Task goal =>
Repeat verbatim only the lines from the opening of the material below through the one that contains "tip of the foot".
-- begin Dataset extract --
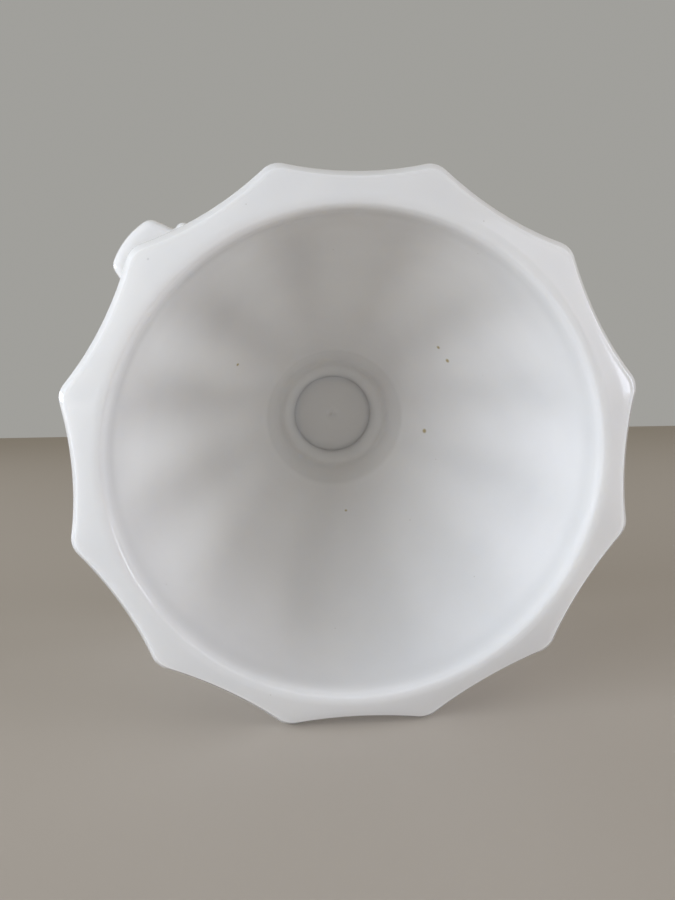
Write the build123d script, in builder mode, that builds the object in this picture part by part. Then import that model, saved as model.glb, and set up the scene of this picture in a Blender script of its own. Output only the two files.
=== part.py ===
from build123d import *
import os
from math import cos, sin, radians

# Milk-glass cake stand: a handled cake plate on a hollow, twelve-fluted bell foot.
# Frame: +Z up, origin on the stand's axis in the plane the foot rests on.
# The two tab handles of the plate point along +X and -X.

os.makedirs("parts", exist_ok=True)

# ------------------------------------------------------------ driving dimensions, mm
SCALLOPS = 12              # scallops round the foot and round the plate
FOOT_TURN = 4.0            # degrees from +X to the first scallop tip of the foot

# foot: scalloped flange
FOOT_TIP_R = 80.0          # axis to a scallop tip before rounding
FOOT_VALLEY_R = 74.8       # axis to the middle of a scallop
TIP_ROUND = 6.0            # rounding of the tips, in plan
FLANGE_TOP_Z = 7.6         # upper edge of the flange
FLANGE_EDGE_Z = 3.6        # lower edge of the flange at a tip
REST_RING_R_IN = 66.4      # flat ring the stand rests on
REST_RING_R_OUT = 68.8
MOUTH_R = 65.3             # clear radius of the hollow just above the ring

# foot: bell wall.  z, radius on a ridge, radius in a flute
BELL_SECTIONS = [
    (7.0, 74.4, 69.6),
    (12.0, 71.6, 67.0),
    (20.0, 69.2, 64.7),
    (32.0, 65.3, 61.2),
    (45.0, 60.0, 56.4),
    (58.0, 53.2, 50.2),
    (70.0, 44.6, 42.3),
    (80.0, 35.6, 34.2),
    (88.0, 28.8, 28.2),
    (95.0, 25.2, 25.0),
    (98.0, 24.6, 24.5),
]
# hollow of the foot: radius, z, from the mouth to the neck
HOLLOW = [
    (MOUTH_R, 1.8),
    (64.3, 11.0),
    (61.7, 23.0),
    (56.4, 39.0),
    (48.4, 55.0),
    (37.6, 70.0),
    (27.6, 80.6),
]
RING_R, RING_Z = 24.8, 83.4      # soft ring where the bell turns into the neck
SHOULDER_R, SHOULDER_Z = 18.6, 89.4
BORE_R = 14.6              # bore at the top of the neck
NECK_TOP_Z = 98.0

# joining wafer
SPIGOT_R = 14.2
SPIGOT_Z = 94.4            # lower face, the round disc at the top of the hollow
COLLAR_R = 27.0
WAFER_TOP_Z = 101.2

# cake plate
PLATE_TIP_R = 92.2         # axis to a scallop tip before rounding
PLATE_VALLEY_R = 85.0      # axis to the middle of a scallop
PLATE_TOP_Z = 106.2        # flat serving face
PLATE_LIP_Z = 107.4        # top of the low lip round it
SERVING_R = 77.0           # radius of the flat serving face
LIP_SLOPE = 2.6            # radial width of the slope up to the lip
UNDER_RIM_Z = 101.2        # underside of the plate
HANDLE_R = 101.4           # axis to the slightly curved end of a tab handle
HANDLE_CORNER = (99.2, 11.7)   # corner of the tab before rounding: along the handle, across it
HANDLE_ROOT = (83.0, 16.7)     # where the tab's tapering side runs into the plate
HANDLE_ROUND = 4.5
EAR_CENTRE_R = 88.5        # small ear either side of a handle
EAR_ANGLE = 10.6
EAR_R = 3.1
EDGE_ROUND = 1.5           # fire-polished rounding of the plate's edge


def polar(radius, angle):
    return (radius * cos(radians(angle)), radius * sin(radians(angle)))


def scallop_arcs(tip_r, valley_r, turn):
    """Twelve concave arcs, tip to tip, in the current line builder."""
    step = 360.0 / SCALLOPS
    for k in range(SCALLOPS):
        a = turn + k * step
        ThreePointArc(polar(tip_r, a), polar(valley_r, a + step / 2), polar(tip_r, a + step))


# ------------------------------------------------------------ pedestal foot
with BuildPart() as pedestal_foot:
    # fluted bell: scalloped sections that shrink and soften towards the neck
    for z, ridge_r, flute_r in BELL_SECTIONS:
        with BuildSketch(Plane.XY.offset(z)):
            with BuildLine():
                scallop_arcs(ridge_r, flute_r, FOOT_TURN)
            make_face()
    loft()
    # scalloped flange with rounded tips
    with BuildSketch(Plane.XY) as flange_plan:
        with BuildLine():
            scallop_arcs(FOOT_TIP_R, FOOT_VALLEY_R, FOOT_TURN)
        make_face()
        fillet(flange_plan.vertices(), TIP_ROUND)
    extrude(amount=FLANGE_TOP_Z)
    # underside of the flange slopes up and out from the rest ring
    with BuildSketch(Plane.XZ):
        with BuildLine():
            Polyline(
                (REST_RING_R_OUT, -1.0),
                (REST_RING_R_OUT, 0.0),
                (FOOT_TIP_R + 0.2, FLANGE_EDGE_Z),
                (FOOT_TIP_R + 6.0, FLANGE_EDGE_Z + 1.7),
                (FOOT_TIP_R + 6.0, -1.0),
                close=True,
            )
        make_face()
    revolve(axis=Axis.Z, mode=Mode.SUBTRACT)
    # top of the flange falls away towards its edge
    with BuildSketch(Plane.XZ):
        with BuildLine():
            Polyline(
                (FOOT_VALLEY_R - 2.5, FLANGE_TOP_Z + 1.0),
                (FOOT_VALLEY_R - 2.5, FLANGE_TOP_Z),
                (FOOT_TIP_R + 1.0, FLANGE_TOP_Z - 0.9),
                (FOOT_TIP_R + 6.0, FLANGE_TOP_Z - 1.7),
                (FOOT_TIP_R + 6.0, FLANGE_TOP_Z + 1.0),
                close=True,
            )
        make_face()
    revolve(axis=Axis.Z, mode=Mode.SUBTRACT)
    # hollow, open at the foot and again at the neck
    with BuildSketch(Plane.XZ):
        with BuildLine():
            Line((0, -1.0), (REST_RING_R_IN, -1.0))
            Line((REST_RING_R_IN, -1.0), (REST_RING_R_IN, 0.0))
            Line((REST_RING_R_IN, 0.0), HOLLOW[0])
            Spline(*HOLLOW)
            Line(HOLLOW[-1], (RING_R, RING_Z))
            Line((RING_R, RING_Z), (SHOULDER_R, SHOULDER_Z))
            Line((SHOULDER_R, SHOULDER_Z), (BORE_R, SPIGOT_Z - 1.6))
            Line((BORE_R, SPIGOT_Z - 1.6), (BORE_R, NECK_TOP_Z + 1.0))
            Line((BORE_R, NECK_TOP_Z + 1.0), (0, NECK_TOP_Z + 1.0))
            Line((0, NECK_TOP_Z + 1.0), (0, -1.0))
        make_face()
    revolve(axis=Axis.Z, mode=Mode.SUBTRACT)
pedestal_foot.part.label = "pedestal_foot"
export_step(pedestal_foot.part, "parts/pedestal_foot.step")

# ------------------------------------------------------------ joining wafer
with BuildPart() as joining_wafer:
    with BuildSketch(Plane.XZ):
        with BuildLine():
            Polyline(
                (0, SPIGOT_Z),
                (SPIGOT_R - 0.9, SPIGOT_Z),
                (SPIGOT_R, SPIGOT_Z + 0.9),
                (SPIGOT_R, NECK_TOP_Z),
                (COLLAR_R - 1.4, NECK_TOP_Z),
            )
            ThreePointArc(
                (COLLAR_R - 1.4, NECK_TOP_Z),
                (COLLAR_R, (NECK_TOP_Z + WAFER_TOP_Z) / 2),
                (COLLAR_R - 1.4, WAFER_TOP_Z),
            )
            Polyline((COLLAR_R - 1.4, WAFER_TOP_Z), (0, WAFER_TOP_Z), (0, SPIGOT_Z))
        make_face()
    revolve(axis=Axis.Z)
joining_wafer.part.label = "joining_wafer"
export_step(joining_wafer.part, "parts/joining_wafer.step")

# ------------------------------------------------------------ cake plate
with BuildPart() as cake_plate:
    with BuildSketch(Plane.XY.offset(UNDER_RIM_Z)) as plate_plan:
        with BuildLine():
            scallop_arcs(PLATE_TIP_R, PLATE_VALLEY_R, 0.0)
        make_face()
        # the tips under the handles stay as they are, the other ten are rounded
        fillet([v for v in plate_plan.vertices() if abs(v.Y) > HANDLE_ROOT[1]], TIP_ROUND)
        # two tab handles with a small ear either side, pressed in one with the plate
        for side in (1, -1):
            with BuildLine():
                (root_x, root_y), (end_x, end_y) = HANDLE_ROOT, HANDLE_CORNER
                Polyline((side * end_x, end_y), (side * root_x, root_y),
                         (side * root_x, -root_y), (side * end_x, -end_y))
                ThreePointArc((side * end_x, -end_y), (side * HANDLE_R, 0), (side * end_x, end_y))
            make_face()
            for ear in (-EAR_ANGLE, EAR_ANGLE):
                x, y = polar(EAR_CENTRE_R, ear)
                with Locations((side * x, y)):
                    Circle(EAR_R)
        fillet([v for v in plate_plan.vertices() if abs(v.X) > HANDLE_CORNER[0] - 0.1], HANDLE_ROUND)
    extrude(amount=PLATE_LIP_Z - UNDER_RIM_Z)
    # serving face sunk inside a low lip
    with BuildSketch(Plane.XZ):
        with BuildLine():
            Polyline(
                (0, PLATE_TOP_Z),
                (SERVING_R, PLATE_TOP_Z),
                (SERVING_R + LIP_SLOPE, PLATE_LIP_Z),
                (SERVING_R + LIP_SLOPE, PLATE_LIP_Z + 1.0),
                (0, PLATE_LIP_Z + 1.0),
                close=True,
            )
        make_face()
    revolve(axis=Axis.Z, mode=Mode.SUBTRACT)
    # fire-polished edge, above and below
    top_face = cake_plate.faces().filter_by(Axis.Z).sort_by(Axis.Z)[-1]
    fillet(top_face.outer_wire().edges(), EDGE_ROUND)
    under_face = cake_plate.faces().filter_by(Axis.Z).sort_by(Axis.Z)[0]
    fillet(under_face.outer_wire().edges(), EDGE_ROUND)
cake_plate.part.label = "cake_plate"
export_step(cake_plate.part, "parts/cake_plate.step")

for piece in (pedestal_foot, joining_wafer, cake_plate):
    box = piece.part.bounding_box()
    print(piece.part.label, len(piece.part.solids()), "solid(s)",
          "volume %.1f cm3" % (piece.part.volume / 1000.0),
          "z %.2f to %.2f" % (box.min.Z, box.max.Z), "valid", piece.part.is_valid)
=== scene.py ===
import bpy
import bmesh
import math
from mathutils import Matrix, Vector


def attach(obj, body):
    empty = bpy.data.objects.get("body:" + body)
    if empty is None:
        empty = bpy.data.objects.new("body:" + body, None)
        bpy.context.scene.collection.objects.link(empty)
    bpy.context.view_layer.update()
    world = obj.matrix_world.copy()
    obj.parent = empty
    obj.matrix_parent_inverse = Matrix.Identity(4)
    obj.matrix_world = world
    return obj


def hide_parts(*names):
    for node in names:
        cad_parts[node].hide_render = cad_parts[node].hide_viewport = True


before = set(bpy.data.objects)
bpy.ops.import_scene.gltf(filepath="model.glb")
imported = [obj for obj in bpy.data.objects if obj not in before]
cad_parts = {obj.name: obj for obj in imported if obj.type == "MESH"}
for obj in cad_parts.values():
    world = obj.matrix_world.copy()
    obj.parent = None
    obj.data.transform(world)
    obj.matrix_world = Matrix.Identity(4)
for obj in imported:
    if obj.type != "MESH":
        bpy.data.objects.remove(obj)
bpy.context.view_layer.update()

MM = 0.001
SCALLOPS = 12
FOOT_TURN = 4.0

# ---------------------------------------------------------------- scalloped outline


def scallop_table(tip, valley, rounding, n=240):
    """Radius round one scallop, from a tip (0) to the next tip: concave arcs with rounded tips."""
    a = math.radians(180.0 / SCALLOPS)
    half, dist = tip * math.sin(a), tip * math.cos(a)
    sag = dist - valley
    rho = (half * half + sag * sag) / (2 * sag)
    c = valley + rho
    cx, cy = c * math.cos(a), c * math.sin(a)
    x0 = cx - math.sqrt((rho + rounding) ** 2 - cy * cy)
    tx, ty = x0 + (cx - x0) * rounding / (rho + rounding), cy * rounding / (rho + rounding)
    limit = math.atan2(ty, tx)
    out = []
    for i in range(n + 1):
        t = 2 * a * i / n
        u = min(t, 2 * a - t)
        if u < limit:
            r = x0 * math.cos(u) + math.sqrt(max(rounding ** 2 - (x0 * math.sin(u)) ** 2, 0.0))
        else:
            d = a - u
            r = c * math.cos(d) - math.sqrt(max(rho ** 2 - (c * math.sin(d)) ** 2, 0.0))
        out.append(r)
    return out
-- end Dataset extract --
Result for this task =>
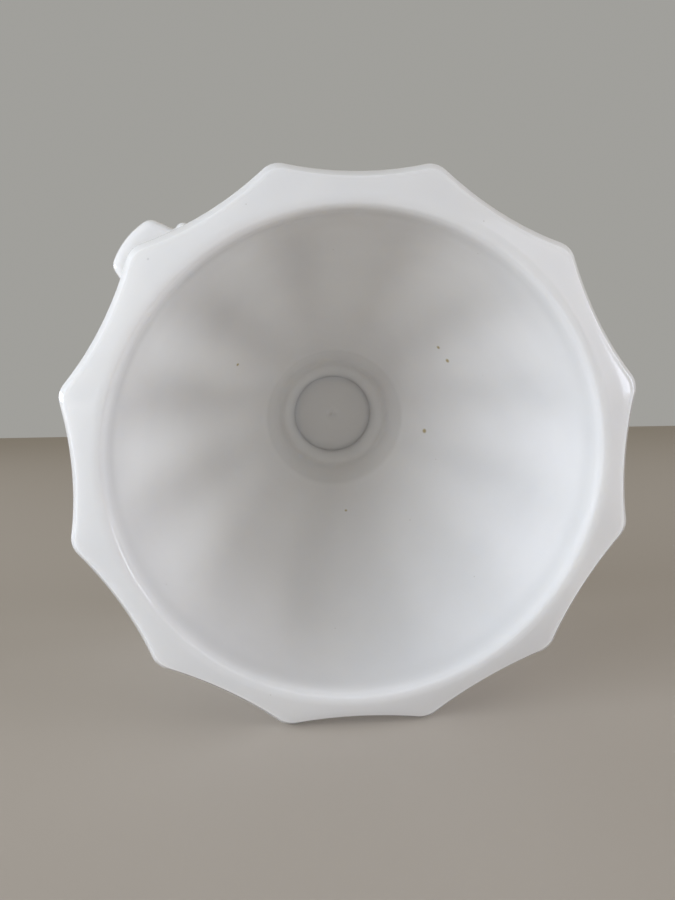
Write the build123d script, in builder mode, that builds the object in this picture part by part. Then import that model, saved as model.glb, and set up the scene of this picture in a Blender script of its own. Output only the two files.
=== part.py ===
from build123d import *
import os
from math import cos, sin, radians

# Milk-glass cake stand: a handled cake plate on a hollow, twelve-fluted bell foot.
# Frame: +Z up, origin on the stand's axis in the plane the foot rests on.
# The two tab handles of the plate point along +X and -X.

os.makedirs("parts", exist_ok=True)

# ------------------------------------------------------------ driving dimensions, mm
SCALLOPS = 12              # scallops round the foot and round the plate
FOOT_TURN = 4.0            # degrees from +X to the first scallop tip of the foot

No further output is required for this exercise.